He even brought the meat.

Step 1: When Welding, First Learn How to Weld.

Before we could put the barbecue together, we needed the skills and equipment to be able to do so.

Steveastrouk put together a nice TIG welding kit, along with masks and gloves, some lumps of scrap and a huge cast-iron bench to work at.

We learned:

  • Take it steady.
  • TIG welding gives you sun burn.
  • Make sure you have a good ground.
  • Keep the Amps as low as you can.
  • Moving the tip further from the work-piece increases the temperature.
  • Don't let the working end of the welding rod touch the welding tip while the far end is touching "ground".  The current earths through the rod and makes it very hot far too quickly to let go.

Step 2: Making the Frame for the Grill

We already had a spare grill out of an oven to work with so we used this to measure up a frame out of 1" box section. and welded the four sides together.

We "tacked" the corners, then welded across the joint on both sides of the frame.

Step 3: Making the Ash Catcher/ Heat Reflector

The benefits of working in a well tooled workshop really hit home when it came to making the ash catcher.

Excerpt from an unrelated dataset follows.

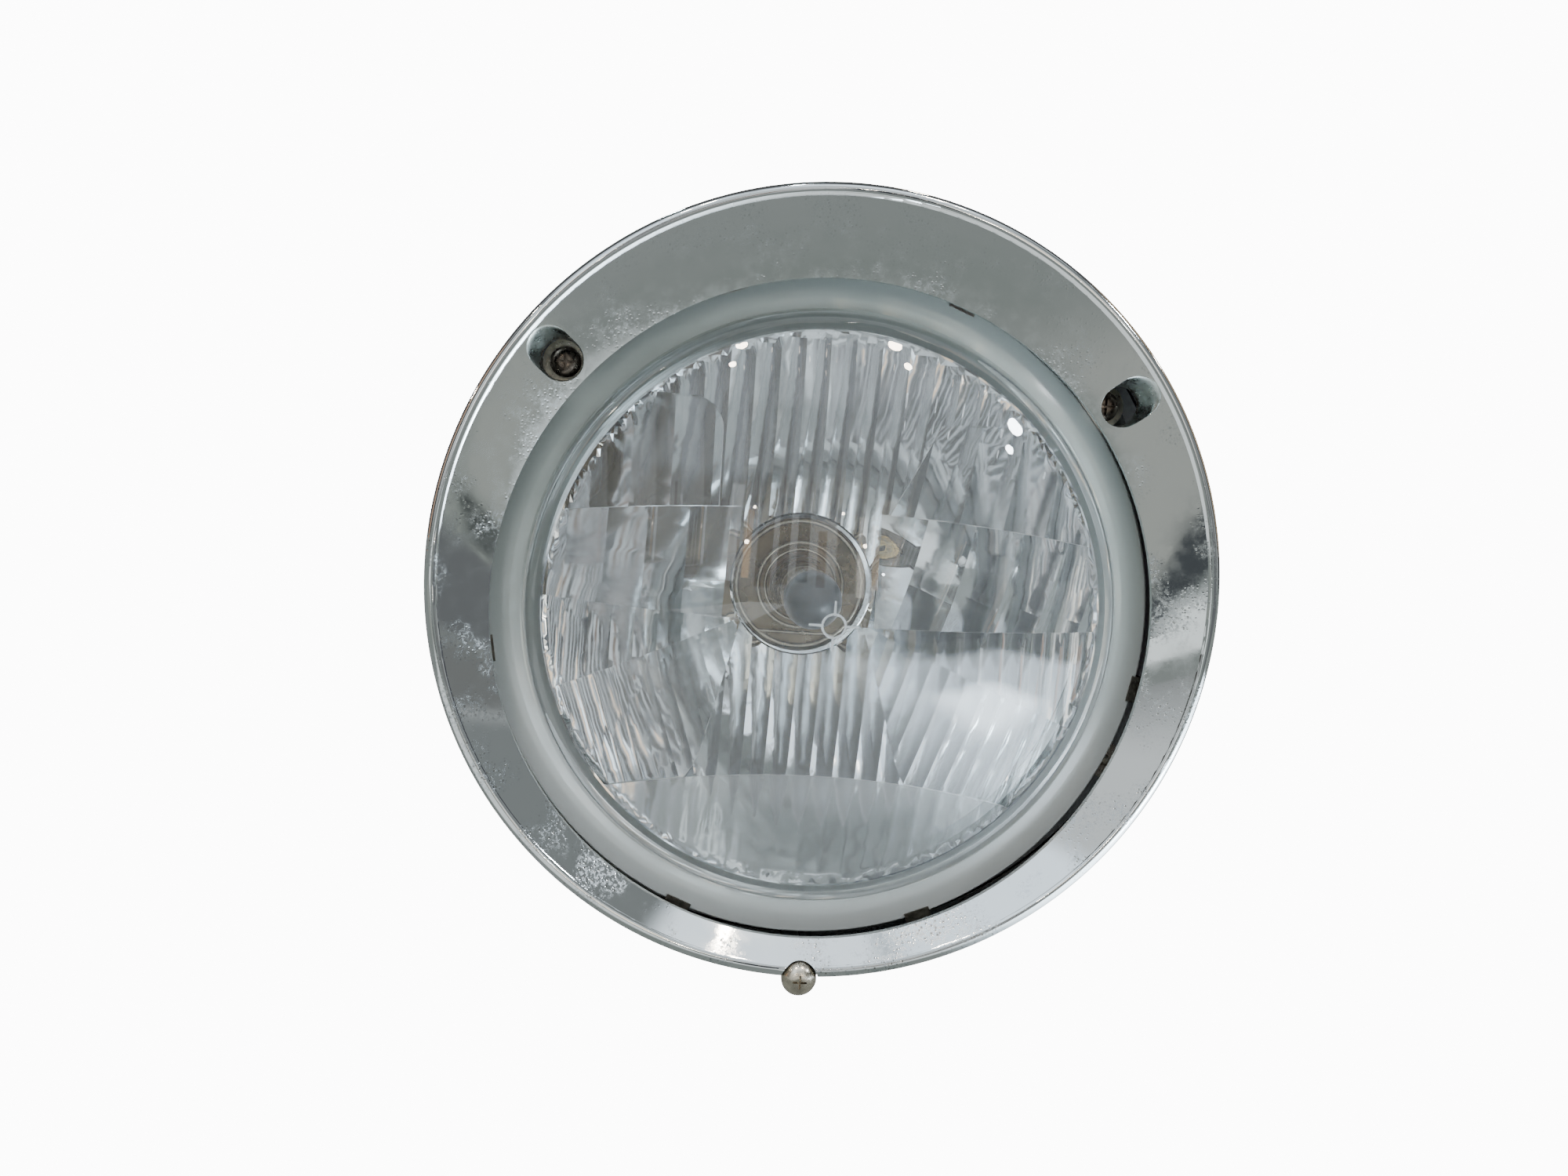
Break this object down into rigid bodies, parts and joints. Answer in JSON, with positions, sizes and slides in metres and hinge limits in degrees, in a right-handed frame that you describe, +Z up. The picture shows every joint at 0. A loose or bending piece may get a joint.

This is made from a simple sheet of steel. We found some stock that was a little large but thanks to a large sheet cutter was quick to cut down to size. With projects like this its fine to just mark up the length on the frame and cut. I don’t think we measured anything accurately. Luckily, we has access to a large sheet metal cutter so this was a quick step. but If you don't have access you could use the angle grinder.

Once cut to the right length we found a large pipe and used that as a form to pull the steel into a highly accurate parabola shape best suited to maximise the heat reflection. OK truth be told that was a fluke, we just bent it until both sides would fit on either side of the frame.

This was then sat on top of the frame and welded in place. Starting with some tacks in the corners to try and minimise warp.

Welding in the right-angle was a lot harder to do than the butt-joints.  The arc of the welder seemed to wander from side to side, and it was hard to balance the heat going into the thicker square section and the thinner plate.  It was surprisingly easy to burn through the plate...

Step 4: Welding Some Square Mesh on Either End

Next we stood the frame on the side and placed a piece of 1" steel square mesh over the end, welding where the mesh overlapped the ash tray. The overlap was then cut off with a grinder and any sharp edges cleaned up.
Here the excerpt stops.